The terminal was crowded with miners trying to expedite themselves ahead of one another through the rudimentary automatic arrival system, but instead of joining one of the jostling queues, the CPO led Kelvin to a VIP exit, where two Venusian Police agents checked her pass and waved them to a moving walkway that ran through a prep tunnel that misted them with antifungal agents, performed an automated ID check, then extruded them out through some slowly yawning armored doors of great antiquity into the vehicle park, where the full soggy warmth of Venus hit. Kelvin took a handkerchief out of the sleeve pocket of his coveralls, mopped the instant sweat off his forehead, and tied it around his nose and mouth to help keep out the airborne spores. The booster tablets were supposed to take care of anything inhaled or digested, but Kelvin figured that cutting down the ingestion in the first place was always worth a try.

“So what can you tell me now that there are no civs listening, Chief?”

“Nothing, sir,” replied the CPO. She held up a hand and a waiting groundcar popped its doors. Two more Shore Patrol types got out of the front, putting paid to any notions that Kelvin might have had to do a runner. Not that he had any. There was nowhere to run to on Venus, not long-term anyway. At least, nowhere he wanted to run to, that was for sure.
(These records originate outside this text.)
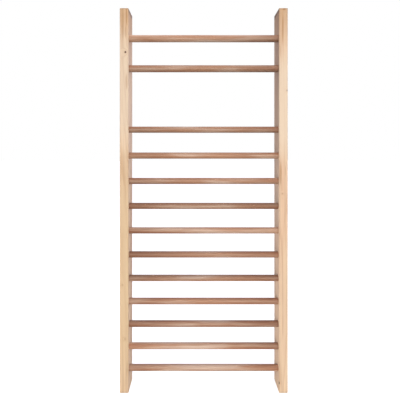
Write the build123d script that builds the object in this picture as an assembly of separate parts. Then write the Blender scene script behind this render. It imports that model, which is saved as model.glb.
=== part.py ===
from build123d import *
import os

# Wooden wall bars: two uprights joined by round rungs that a person climbs and hangs from.
# Each rung end sits in a blind socket and is drawn tight by one screw from the outside.
# Insert nuts in the rear edges take the bolts of the wall fixings.
#
# Millimetres, +Z up. The origin is on the floor, midway between the uprights and midway
# through their depth. The climbing side faces -Y and the wall side faces +Y.

# Overall size
HEIGHT = 2200
WIDTH = 960

# Uprights
UPRIGHT_THICK = 50
UPRIGHT_DEPTH = 120
LONG_EDGE_R = 3
END_BEVEL = 2.5

# Rungs
RUNG_D = 36
HANGING_RUNG_D = 40
RUNG_SETBACK = 28
RUNG_END_BEVEL = 1.5
SOCKET_DEPTH = 24
GLUE_GAP = 0.05
SOCKET_FLOOR_GAP = 0.5

# Rung heights, from the floor up. The climbing rungs draw further apart with height, and
# a wide step below the two hanging rungs leaves room for the body.
BOTTOM_RUNG_Z = 130
CLIMBING_RUNGS = 11
LOWEST_PITCH = 125.5
PITCH_GROWTH = 2.7
HANGING_STEP = 353
TOP_PITCH = 174

# Connector screws, one at each rung end
SCREW_HEAD_D = 12
SCREW_SHANK_D = 7
SCREW_CORE_D = 5
SCREW_LENGTH = 70
SCREW_TIP = 5
SCREW_SINK = 1
SCREW_KEY_WIDTH = 4
SCREW_KEY_DEPTH = 2.6
SCREW_GAP = 0.05

# Insert nuts for the wall bolts, M8
NUT_BODY_D = 12
NUT_FLANGE_D = 17
NUT_FLANGE_THICK = 1.5
NUT_LENGTH = 20
NUT_BORE_D = 6.8
NUT_GAP = 0.05
NUT_BOLT_ROOM = 12
LOWER_NUT_Z = 195
UPPER_NUT_Z = 1950

# Places that follow from the sizes above
INNER_X = WIDTH / 2 - UPRIGHT_THICK
MIDDLE_X = WIDTH / 2 - UPRIGHT_THICK / 2
FRONT_Y = -UPRIGHT_DEPTH / 2
REAR_Y = UPRIGHT_DEPTH / 2
RUNG_Y = FRONT_Y + RUNG_SETBACK
SOCKET_FLOOR_X = INNER_X + SOCKET_DEPTH
SCREW_HEAD_X = WIDTH / 2 - SCREW_SINK
SIDES = {"left": -1, "right": 1}
NUT_HEIGHTS = {"lower": LOWER_NUT_Z, "upper": UPPER_NUT_Z}


def rungs_bottom_up():
    """The name of each rung, the height of its axis and its diameter."""
    z = BOTTOM_RUNG_Z
    rungs = []
    for step in range(CLIMBING_RUNGS):
        rungs.append((f"climbing_rung_{step + 1:02d}", z, RUNG_D))
        z += LOWEST_PITCH + PITCH_GROWTH * step
    lower_z = rungs[-1][1] + HANGING_STEP
    rungs.append(("lower_hanging_rung", lower_z, HANGING_RUNG_D))
    rungs.append(("upper_hanging_rung", lower_z + TOP_PITCH, HANGING_RUNG_D))
    return rungs


RUNGS = rungs_bottom_up()


def rod_x(x_from, x_to, diameter, y, z):
    """A round rod along X."""
    low, high = sorted((x_from, x_to))
    place = Plane(origin=(low, y, z), x_dir=(0, 1, 0), z_dir=(1, 0, 0))
    return place * Cylinder(diameter / 2, high - low, align=(Align.CENTER, Align.CENTER, Align.MIN))


def rod_into_rear(x, z, diameter, depth):
    """A round rod that reaches from the rear face into the wood, towards -Y."""
    place = Plane(origin=(x, REAR_Y, z), x_dir=(1, 0, 0), z_dir=(0, -1, 0))
    return place * Cylinder(diameter / 2, depth, align=(Align.CENTER, Align.CENTER, Align.MIN))


def screw_outline(gap=0.0):
    """Half the lengthwise section of a connector screw, with its head at zero and its tip along +X.

    The head is a 45 degree countersink down to the shank. The thread is drawn at its core.
    """
    head_r = SCREW_HEAD_D / 2 + gap
    shank_r = SCREW_SHANK_D / 2 + gap
    core_r = SCREW_CORE_D / 2 + gap
    head_end = head_r - shank_r
    shank_end = WIDTH / 2 - SOCKET_FLOOR_X - SCREW_SINK
    tip_start = SCREW_LENGTH - SCREW_TIP
    return Polyline(
        (0, 0),
        (0, head_r),
        (head_end, shank_r),
        (shank_end, shank_r),
        (shank_end, core_r),
        (tip_start + gap, core_r),
        (SCREW_LENGTH + gap, 0),
        close=True,
    )


def screw_shape(side, z, gap=0.0):
    """The round body of one connector screw at its place in an upright."""
    body = revolve(make_face(screw_outline(gap)), Axis.X)
    place = Plane(
        origin=(side * SCREW_HEAD_X, RUNG_Y, z),
        x_dir=(-side, 0, 0),
        z_dir=(0, 0, 1),
    )
    return place * body


def connector_screw(side, z):
    """One connector screw with the hexagonal socket in its head."""
    key = extrude(RegularPolygon(SCREW_KEY_WIDTH / 2, 6, major_radius=False), SCREW_KEY_DEPTH)
    place = Plane(origin=(side * SCREW_HEAD_X, RUNG_Y, z), x_dir=(0, 1, 0), z_dir=(-side, 0, 0))
    return screw_shape(side, z) - place * key


def screw_hole(side, z):
    """What the screw needs cut away: its own shape with a little room, open to the outer face."""
    mouth = rod_x(side * WIDTH / 2, side * SCREW_HEAD_X, SCREW_HEAD_D + 2 * SCREW_GAP, RUNG_Y, z)
    return screw_shape(side, z, SCREW_GAP) + mouth


def insert_nut(side, z):
    """A flanged insert nut, flush with the rear face, with a tapped bore right through."""
    x = side * MIDDLE_X
    body = rod_into_rear(x, z, NUT_BODY_D, NUT_LENGTH)
    flange = rod_into_rear(x, z, NUT_FLANGE_D, NUT_FLANGE_THICK)
    return body + flange - rod_into_rear(x, z, NUT_BORE_D, NUT_LENGTH)


def nut_hole(side, z):
    """The stepped hole for an insert nut, with room for the bolt's end past the nut."""
    x = side * MIDDLE_X
    body = rod_into_rear(x, z, NUT_BODY_D + 2 * NUT_GAP, NUT_LENGTH)
    flange = rod_into_rear(x, z, NUT_FLANGE_D + 2 * NUT_GAP, NUT_FLANGE_THICK)
    return body + flange + rod_into_rear(x, z, NUT_BORE_D, NUT_LENGTH + NUT_BOLT_ROOM)


def upright(side):
    """One upright with its rung sockets, screw holes and insert nut holes."""
    board = Pos(side * MIDDLE_X, 0, HEIGHT / 2) * Box(UPRIGHT_THICK, UPRIGHT_DEPTH, HEIGHT)
    board = fillet(board.edges().filter_by(Axis.Z), LONG_EDGE_R)
    ends = board.faces().filter_by(Axis.Z)
    board = chamfer(ends.edges(), END_BEVEL)
    for name, z, diameter in RUNGS:
        socket = rod_x(side * INNER_X, side * SOCKET_FLOOR_X, diameter + 2 * GLUE_GAP, RUNG_Y, z)
        board -= socket
        board -= screw_hole(side, z)
    for z in NUT_HEIGHTS.values():
        board -= nut_hole(side, z)
    return board


def rung(z, diameter):
    """One rung with bevelled ends and a pilot hole in each for its screw."""
    reach = SOCKET_FLOOR_X - SOCKET_FLOOR_GAP
    bar = rod_x(-reach, reach, diameter, RUNG_Y, z)
    bar = chamfer(bar.edges().filter_by(GeomType.CIRCLE), RUNG_END_BEVEL)
    for side in SIDES.values():
        bar -= screw_shape(side, z, SCREW_GAP)
    return bar


def save(shape, name):
    """Writes one node, all of whose pieces are solids."""
    solids = shape.solids()
    shape = solids[0] if len(solids) == 1 else Compound(children=list(solids))
    export_step(shape, f"parts/{name}.step")


os.makedirs("parts", exist_ok=True)

for side_name, side in SIDES.items():
    save(upright(side), f"{side_name}_upright")
    screws = [connector_screw(side, z) for name, z, diameter in RUNGS]
    save(Compound(children=screws), f"{side_name}_rung_screws")
    for level, z in NUT_HEIGHTS.items():
        save(insert_nut(side, z), f"{level}_{side_name}_insert_nut")

for name, z, diameter in RUNGS:
    save(rung(z, diameter), name)
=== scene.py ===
import math

import bpy
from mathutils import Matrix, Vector


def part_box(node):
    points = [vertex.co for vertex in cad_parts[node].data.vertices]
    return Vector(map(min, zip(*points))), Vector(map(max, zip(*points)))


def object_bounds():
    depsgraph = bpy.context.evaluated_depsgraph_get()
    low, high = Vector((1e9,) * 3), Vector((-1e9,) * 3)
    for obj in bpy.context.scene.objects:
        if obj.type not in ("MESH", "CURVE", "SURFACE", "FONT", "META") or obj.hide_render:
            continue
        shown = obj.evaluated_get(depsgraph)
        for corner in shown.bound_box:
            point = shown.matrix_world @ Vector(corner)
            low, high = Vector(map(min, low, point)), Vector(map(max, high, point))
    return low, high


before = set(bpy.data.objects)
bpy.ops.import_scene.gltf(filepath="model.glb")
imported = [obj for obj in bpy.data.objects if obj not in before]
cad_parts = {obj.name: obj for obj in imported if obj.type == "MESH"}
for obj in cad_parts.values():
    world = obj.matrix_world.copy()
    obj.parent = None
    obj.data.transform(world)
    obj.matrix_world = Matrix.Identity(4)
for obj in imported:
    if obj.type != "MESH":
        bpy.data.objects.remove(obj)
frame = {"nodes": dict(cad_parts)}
cad_low, cad_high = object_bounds()

# Wooden wall bars, seen from the front in a white studio. Metres, +Z up, front towards -Y.
# The CAD nodes keep their shapes. Every wood surface is cut from a solid block of wood that
# the shader works out in 3D, so that faces, edges and end grain of one board agree.

# Places and pieces taken from the frame
TOP_Z = cad_high.z
FRONT_Y = cad_low.y
INNER_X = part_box("right_upright")[0].x
SCREWS = ("left_rung_screws", "right_rung_screws")
NUTS = sorted(name for name in frame["nodes"] if name.endswith("insert_nut"))


def is_rung(name):
    return name.startswith("climbing_rung") or name.endswith("hanging_rung")


# The rungs, lowest first
RUNGS = sorted(filter(is_rung, frame["nodes"]), key=lambda name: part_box(name)[0].z)


# ---------------------------------------------------------------- node helpers

# Socket numbers of a Mix node that is set to mix colours
MIX_FACTOR = 0
MIX_FIRST = 6
MIX_SECOND = 7
MIX_RESULT = 2


class Graph:
    """One material's node tree, with short names for the nodes that wood and metal need.

    Each method that adds a node takes sockets or plain values, and returns the node's result.
    """

    def __init__(self, name):
        self.material = bpy.data.materials.new(name)
        self.material.use_nodes = True
        self.tree = self.material.node_tree
        self.tree.nodes.clear()
        self.shader = self.add("ShaderNodeBsdfPrincipled")
        output = self.add("ShaderNodeOutputMaterial")
        self.tree.links.new(self.shader.outputs["BSDF"], output.inputs["Surface"])

    def add(self, kind, **settings):
        node = self.tree.nodes.new(kind)
        for key, value in settings.items():
            setattr(node, key, value)
        return node

    def feed(self, socket, value):
        if isinstance(value, bpy.types.NodeSocket):
            self.tree.links.new(value, socket)
        else:
            socket.default_value = value

    def place(self):
        """The point on the surface, in metres. The nodes' own axes are the shared frame's."""
        return self.add("ShaderNodeTexCoord").outputs["Object"]

    def math(self, operation, *values):
        node = self.add("ShaderNodeMath", operation=operation)
        for socket, value in zip(node.inputs, values):
            self.feed(socket, value)
        return node.outputs[0]

    def plus(self, *values):
        total = values[0]
        for value in values[1:]:
            total = self.math("ADD", total, value)
        return total

    def minus(self, first, second):
        return self.math("SUBTRACT", first, second)

    def times(self, *values):
        total = values[0]
        for value in values[1:]:
            total = self.math("MULTIPLY", total, value)
        return total

    def distance(self, sideways, upwards):
        """How far a point is from the origin of a plane, from its two coordinates there."""
        squares = self.plus(self.times(sideways, sideways), self.times(upwards, upwards))
        return self.math("SQRT", squares)

    def scaled(self, vector, scale, offset=(0, 0, 0)):
        node = self.add("ShaderNodeVectorMath", operation="MULTIPLY_ADD")
        self.feed(node.inputs[0], vector)
        node.inputs[1].default_value = scale
        node.inputs[2].default_value = offset
        return node.outputs[0]

    def split(self, vector):
        node = self.add("ShaderNodeSeparateXYZ")
        self.feed(node.inputs[0], vector)
        return node.outputs["X"], node.outputs["Y"], node.outputs["Z"]

    def join(self, x, y, z):
        node = self.add("ShaderNodeCombineXYZ")
        for socket, value in zip(node.inputs, (x, y, z)):
            self.feed(socket, value)
        return node.outputs[0]

    def noise(self, vector, scale, offset=(0, 0, 0), detail=2.0, roughness=0.5):
        """Noise from 0 to 1, centred on 0.5. The scale is in cells per metre along X, Y and Z."""
        node = self.add("ShaderNodeTexNoise")
        self.feed(node.inputs["Vector"], self.scaled(vector, scale, offset))
        node.inputs["Scale"].default_value = 1.0
        node.inputs["Detail"].default_value = detail
        node.inputs["Roughness"].default_value = roughness
        return node.outputs["Fac"]

    def random(self, value):
        node = self.add("ShaderNodeTexWhiteNoise", noise_dimensions="1D")
        self.feed(node.inputs["W"], value)
        return node.outputs["Value"]

    def rise(self, value, low, high):
        """Goes smoothly from 0 to 1 as the value goes from low to high."""
        node = self.add("ShaderNodeMapRange", interpolation_type="SMOOTHSTEP")
        self.feed(node.inputs["Value"], value)
        node.inputs["From Min"].default_value = low
        node.inputs["From Max"].default_value = high
        return node.outputs["Result"]

    def fall(self, value, low, high):
        """Goes smoothly from 1 to 0 as the value goes from low to high."""
        return self.minus(1.0, self.rise(value, low, high))

    def mix(self, factor, first, second, blend="MIX"):
        node = self.add("ShaderNodeMix", data_type="RGBA", blend_type=blend)
        self.feed(node.inputs[MIX_FACTOR], factor)
        for number, value in ((MIX_FIRST, first), (MIX_SECOND, second)):
            self.feed(node.inputs[number], (*value, 1.0) if isinstance(value, tuple) else value)
        return node.outputs[MIX_RESULT]

    def shade(self, colour, value):
        """The colour times a grey value."""
        return self.mix(1.0, colour, self.join(value, value, value), "MULTIPLY")

    def darken(self, colour, mask, amount):
        """The colour, darker by the amount where the mask is 1."""
        return self.shade(colour, self.minus(1.0, self.times(mask, amount)))

    def bump(self, height, distance, strength):
        node = self.add("ShaderNodeBump")
        self.feed(node.inputs["Height"], height)
        node.inputs["Distance"].default_value = distance
        node.inputs["Strength"].default_value = strength
        return node.outputs["Normal"]


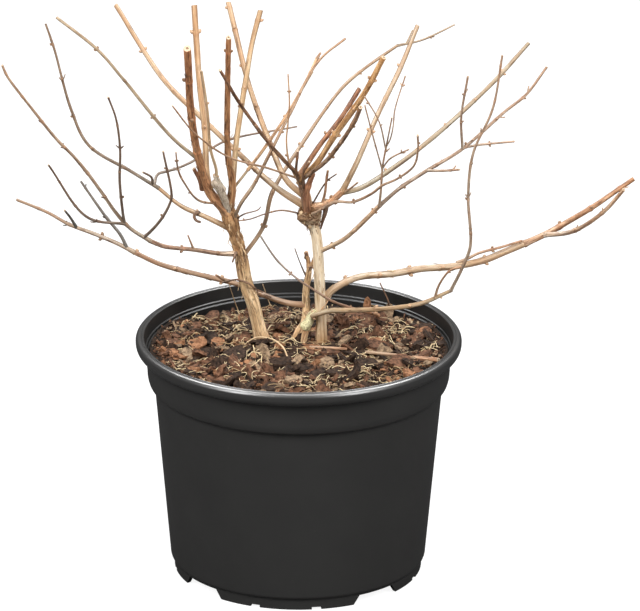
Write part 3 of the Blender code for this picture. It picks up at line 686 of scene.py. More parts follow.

While the spaceport was somewhat ordered, the rest of Venusport was pretty much a shambles. Along a notional grid pattern that had been bent, twisted, and ignored over the last hundred years there rose the massive domes from the First through Fifth Expeditions, each now containing hundreds of homes, businesses, and small industries. Sprinkled between the domes were buildings of every possible style, from single-box prefab plasteel instahuts to six-story mansions of local phlegm-colored brick, abandoned ships repurposed as factories or dwellings, and the ever-popular yurts of local lizard-hide over steel frames that could be quickly moved if circumstances required it.